The Tasmanian Government has recently announced a plan to remove all asbestos from government buildings by 2030.

Sounds great, right? The problem is, as the Local Government Association points out in this news story, the asbestos removal project – which hasn’t yet been costed by the government – will be hugely expensive, and will require a large workforce of people with expertise in asbestos.

These are the kinds of objections that are likely to come up over and over again as governments across Australia – including the Commonwealth Government – start to take serious action on ridding the country of asbestos-related disease.
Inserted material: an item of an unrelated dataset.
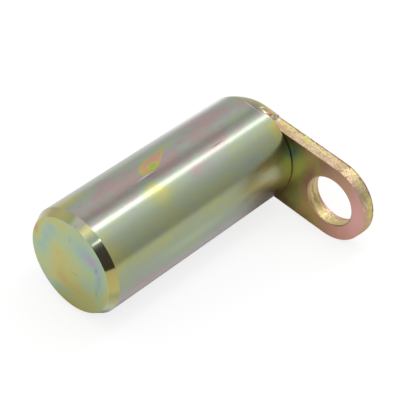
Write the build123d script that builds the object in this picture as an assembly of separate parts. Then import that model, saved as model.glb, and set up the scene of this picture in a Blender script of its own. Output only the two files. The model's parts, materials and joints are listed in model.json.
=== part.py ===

Cost is undeniably an issue, especially when you’re talking about having to replace basic infrastructure like water pipes. But where there’s a will, there’s a way: we believe that if the reducing risk of asbestos-related disease was genuinely treated as a national priority, the money would be found.

The asbestos skills shortage

The need for a workforce with asbestos expertise is a thornier problem. Dealing effectively with asbestos requires special skills and knowledge – whether it’s conducting an asbestos audit, testing for asbestos, monitoring air quality during removal, carrying out the asbestos removal itself, or doing a clearance inspection.

These skills and knowledge can’t be picked up overnight: they have to be acquired through experience. And there’s a limited number of Australians with that experience.

At Airsafe, we’ve had to deal with this issue ourselves. We’ve recently seen a big increase in demand for our services, and because we only employ qualified staff who know their way around asbestos, we’ve had to start a waiting list for non-urgent asbestos audits.

The alternative would be to employ non-qualified staff, give them a bit of token on-the-job training and let them loose. But asbestos is too important to trifle with. And as we’ve seen with the bungled NSW schools asbestos audit program, trying to cut corners can be more costly in the long run, as work that wasn’t done properly the first time has to be repeated.

So while we applaud any government effort to rid Australia of asbestos-related disease, we’d also urge governments to consider the asbestos skills shortage, and invest in giving more Australian workers the skills they need to deal with asbestos safely and rigorously. Even if it means moving deadlines back, we have to get this right.